WHAT IS ASKED —
Repeat the data verbatim.

★ ★ ★

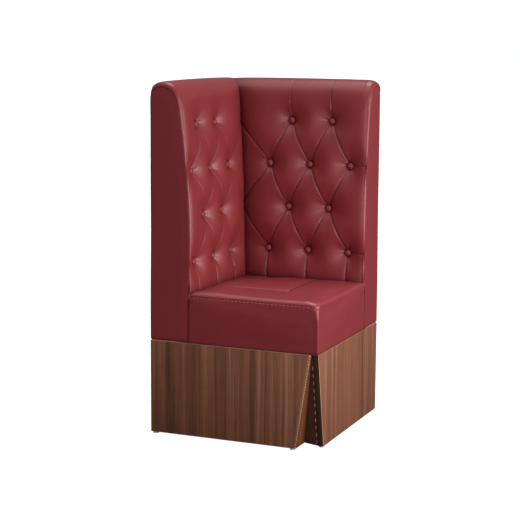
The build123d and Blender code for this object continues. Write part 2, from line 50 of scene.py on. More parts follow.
class Wire:
    """A socket in a finish's node tree. Sums and products of wires add Math nodes."""

    def __init__(self, tree, socket=None):
        self.tree, self.socket = tree, socket

    def node(self, kind, settings, values, result=0):
        """Any other node, as the wire of one of its results: its settings are set first, then
        the values or links of its sockets."""
        made = self.tree.nodes.new("ShaderNode" + kind)
        for name, value in settings.items():
            if name == "stops":
                ramp = made.color_ramp.elements
                for place, colour in value[1:-1]:
                    ramp.new(place)
                for stop, (place, colour) in zip(ramp, value):
                    stop.position, stop.color = place, (*colour, 1)
            else:
                setattr(made, name, value)
        for name, value in values.items():
            socket = made.inputs[name] if isinstance(name, int) else next(
                found for found in made.inputs if name in (found.identifier, found.name))
            if isinstance(value, Wire):
                self.tree.links.new(value.socket, socket)
            else:
                socket.default_value = value
        if isinstance(result, str):
            return Wire(self.tree, next(found for found in made.outputs
                                        if result in (found.identifier, found.name)))
        return Wire(self.tree, made.outputs[result])

    def maths(self, operation, *values):
        return self.node("Math", {"operation": operation}, dict(enumerate(values)))

    def __add__(self, other):
        return self.maths("ADD", self, other)

    def __sub__(self, other):
        return self.maths("SUBTRACT", self, other)

    def __mul__(self, other):
        return self.maths("MULTIPLY", self, other)

    def __radd__(self, other):
        return self.maths("ADD", other, self)

    def __rsub__(self, other):
        return self.maths("SUBTRACT", other, self)

    def __rmul__(self, other):
        return self.maths("MULTIPLY", other, self)

    def ramp(self, low, high):
        """0 below low, 1 above high and smooth between them."""
        return self.node("MapRange", {"interpolation_type": "SMOOTHSTEP"},
                         {"Value": self, "From Min": low, "From Max": high})

    def colours(self, *stops):
        return self.node("ValToRGB", {"stops": stops}, {"Fac": self})

    def mixed(self, one, other):
        """From one colour to the other as this wire goes from 0 to 1."""
        one, other = [(*colour, 1) if isinstance(colour, tuple) else colour
                      for colour in (one, other)]
        return self.node("Mix", {"data_type": "RGBA"},
                         {"Factor_Float": self, "A_Color": one, "B_Color": other}, "Result_Color")

    def noise(self, scale, detail=2.0, roughness=0.5, twist=0.0):
        return self.node("TexNoise", {}, {"Vector": self, "Scale": scale, "Detail": detail,
                                          "Roughness": roughness, "Distortion": twist})

    def stretched(self, *scale):
        """The same coordinates, scaled along each axis."""
        return self.node("Mapping", {}, {"Vector": self, "Scale": scale})

    def axis(self, name):
        return self.node("SeparateXYZ", {}, {"Vector": self}, name)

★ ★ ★

SOLUTION TO THIS TASK —
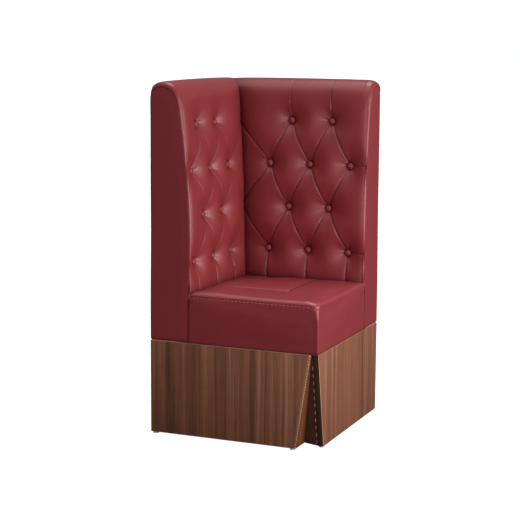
The build123d and Blender code for this object continues. Write part 2, from line 50 of scene.py on. More parts follow.
class Wire:
    """A socket in a finish's node tree. Sums and products of wires add Math nodes."""

    def __init__(self, tree, socket=None):
        self.tree, self.socket = tree, socket

    def node(self, kind, settings, values, result=0):
        """Any other node, as the wire of one of its results: its settings are set first, then
        the values or links of its sockets."""
        made = self.tree.nodes.new("ShaderNode" + kind)
        for name, value in settings.items():
            if name == "stops":
                ramp = made.color_ramp.elements
                for place, colour in value[1:-1]:
                    ramp.new(place)
                for stop, (place, colour) in zip(ramp, value):
                    stop.position, stop.color = place, (*colour, 1)
            else:
                setattr(made, name, value)
        for name, value in values.items():
            socket = made.inputs[name] if isinstance(name, int) else next(
                found for found in made.inputs if name in (found.identifier, found.name))
            if isinstance(value, Wire):
                self.tree.links.new(value.socket, socket)
            else:
                socket.default_value = value
        if isinstance(result, str):
            return Wire(self.tree, next(found for found in made.outputs
                                        if result in (found.identifier, found.name)))
        return Wire(self.tree, made.outputs[result])

    def maths(self, operation, *values):
        return self.node("Math", {"operation": operation}, dict(enumerate(values)))

    def __add__(self, other):
        return self.maths("ADD", self, other)

    def __sub__(self, other):
        return self.maths("SUBTRACT", self, other)

    def __mul__(self, other):
        return self.maths("MULTIPLY", self, other)

    def __radd__(self, other):
        return self.maths("ADD", other, self)

    def __rsub__(self, other):
        return self.maths("SUBTRACT", other, self)

    def __rmul__(self, other):
        return self.maths("MULTIPLY", other, self)

    def ramp(self, low, high):
        """0 below low, 1 above high and smooth between them."""
        return self.node("MapRange", {"interpolation_type": "SMOOTHSTEP"},
                         {"Value": self, "From Min": low, "From Max": high})

    def colours(self, *stops):
        return self.node("ValToRGB", {"stops": stops}, {"Fac": self})

    def mixed(self, one, other):
        """From one colour to the other as this wire goes from 0 to 1."""
        one, other = [(*colour, 1) if isinstance(colour, tuple) else colour
                      for colour in (one, other)]
        return self.node("Mix", {"data_type": "RGBA"},
                         {"Factor_Float": self, "A_Color": one, "B_Color": other}, "Result_Color")

    def noise(self, scale, detail=2.0, roughness=0.5, twist=0.0):
        return self.node("TexNoise", {}, {"Vector": self, "Scale": scale, "Detail": detail,
                                          "Roughness": roughness, "Distortion": twist})

    def stretched(self, *scale):
        """The same coordinates, scaled along each axis."""
        return self.node("Mapping", {}, {"Vector": self, "Scale": scale})

    def axis(self, name):
        return self.node("SeparateXYZ", {}, {"Vector": self}, name)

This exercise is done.